> Exercise: Tally the lines holding the string "image" and reply with that number alone.

> Record set:

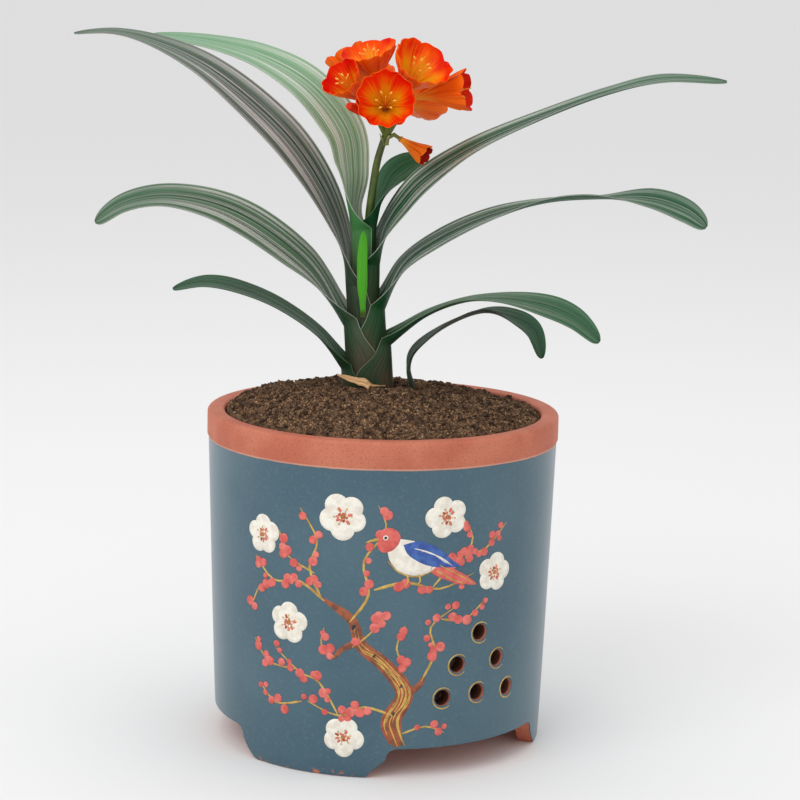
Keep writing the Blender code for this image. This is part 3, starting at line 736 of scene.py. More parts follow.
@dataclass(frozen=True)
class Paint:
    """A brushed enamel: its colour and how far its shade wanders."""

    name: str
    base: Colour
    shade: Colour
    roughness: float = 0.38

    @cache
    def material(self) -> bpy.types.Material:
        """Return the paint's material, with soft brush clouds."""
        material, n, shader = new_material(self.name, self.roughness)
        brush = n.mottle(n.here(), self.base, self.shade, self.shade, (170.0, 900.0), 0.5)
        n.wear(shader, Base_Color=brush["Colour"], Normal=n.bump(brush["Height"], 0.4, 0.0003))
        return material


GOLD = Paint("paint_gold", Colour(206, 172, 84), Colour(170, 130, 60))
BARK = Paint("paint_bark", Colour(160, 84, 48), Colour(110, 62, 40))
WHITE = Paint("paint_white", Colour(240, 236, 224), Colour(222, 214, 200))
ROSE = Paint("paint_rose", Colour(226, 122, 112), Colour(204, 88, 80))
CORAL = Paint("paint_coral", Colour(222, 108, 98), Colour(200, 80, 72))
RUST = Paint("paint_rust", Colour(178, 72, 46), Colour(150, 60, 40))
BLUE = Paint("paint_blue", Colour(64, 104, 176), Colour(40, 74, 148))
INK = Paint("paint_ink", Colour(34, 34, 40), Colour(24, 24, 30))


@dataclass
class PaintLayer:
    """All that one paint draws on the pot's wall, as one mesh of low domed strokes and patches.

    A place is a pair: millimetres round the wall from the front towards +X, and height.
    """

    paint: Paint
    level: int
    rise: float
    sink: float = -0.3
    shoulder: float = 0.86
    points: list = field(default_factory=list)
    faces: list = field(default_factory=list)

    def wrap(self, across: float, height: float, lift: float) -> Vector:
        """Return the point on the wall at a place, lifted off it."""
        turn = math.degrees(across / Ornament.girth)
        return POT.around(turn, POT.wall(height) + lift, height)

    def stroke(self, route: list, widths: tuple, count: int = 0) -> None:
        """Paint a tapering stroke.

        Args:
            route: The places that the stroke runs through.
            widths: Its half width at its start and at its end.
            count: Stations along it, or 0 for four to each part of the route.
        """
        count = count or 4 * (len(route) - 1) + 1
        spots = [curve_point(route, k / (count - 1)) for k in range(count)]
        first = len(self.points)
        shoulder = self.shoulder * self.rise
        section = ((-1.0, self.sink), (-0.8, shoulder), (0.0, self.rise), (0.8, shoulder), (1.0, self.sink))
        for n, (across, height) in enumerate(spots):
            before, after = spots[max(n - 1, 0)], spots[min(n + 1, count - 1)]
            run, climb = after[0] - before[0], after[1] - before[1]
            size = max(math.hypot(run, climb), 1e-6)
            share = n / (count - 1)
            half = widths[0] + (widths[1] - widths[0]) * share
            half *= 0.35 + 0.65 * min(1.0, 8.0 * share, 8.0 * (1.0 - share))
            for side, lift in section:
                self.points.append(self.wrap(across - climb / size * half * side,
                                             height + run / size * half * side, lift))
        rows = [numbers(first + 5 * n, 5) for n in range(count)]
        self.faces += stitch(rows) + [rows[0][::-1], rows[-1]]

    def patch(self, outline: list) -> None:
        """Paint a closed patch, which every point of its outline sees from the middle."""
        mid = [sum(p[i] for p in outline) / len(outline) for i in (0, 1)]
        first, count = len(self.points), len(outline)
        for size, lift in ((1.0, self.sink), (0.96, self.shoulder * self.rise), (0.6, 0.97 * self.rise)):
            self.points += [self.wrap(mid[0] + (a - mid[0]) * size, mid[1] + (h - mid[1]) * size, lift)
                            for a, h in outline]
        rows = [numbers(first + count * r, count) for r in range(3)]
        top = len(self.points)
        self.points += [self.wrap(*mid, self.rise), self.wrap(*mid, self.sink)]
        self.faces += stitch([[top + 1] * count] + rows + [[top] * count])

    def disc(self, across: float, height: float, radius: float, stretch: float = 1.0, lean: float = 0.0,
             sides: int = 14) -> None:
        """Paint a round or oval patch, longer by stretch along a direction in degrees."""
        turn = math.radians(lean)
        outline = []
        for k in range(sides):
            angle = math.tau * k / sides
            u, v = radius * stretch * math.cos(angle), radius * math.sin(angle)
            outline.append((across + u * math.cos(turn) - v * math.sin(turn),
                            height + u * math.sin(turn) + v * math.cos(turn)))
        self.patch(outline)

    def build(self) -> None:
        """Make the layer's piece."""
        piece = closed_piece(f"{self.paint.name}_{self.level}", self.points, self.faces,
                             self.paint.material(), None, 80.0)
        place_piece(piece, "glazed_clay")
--
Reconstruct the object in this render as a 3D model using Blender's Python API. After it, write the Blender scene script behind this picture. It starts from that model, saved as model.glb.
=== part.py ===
...
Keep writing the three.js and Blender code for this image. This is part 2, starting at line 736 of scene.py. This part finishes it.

> Answer in full: 2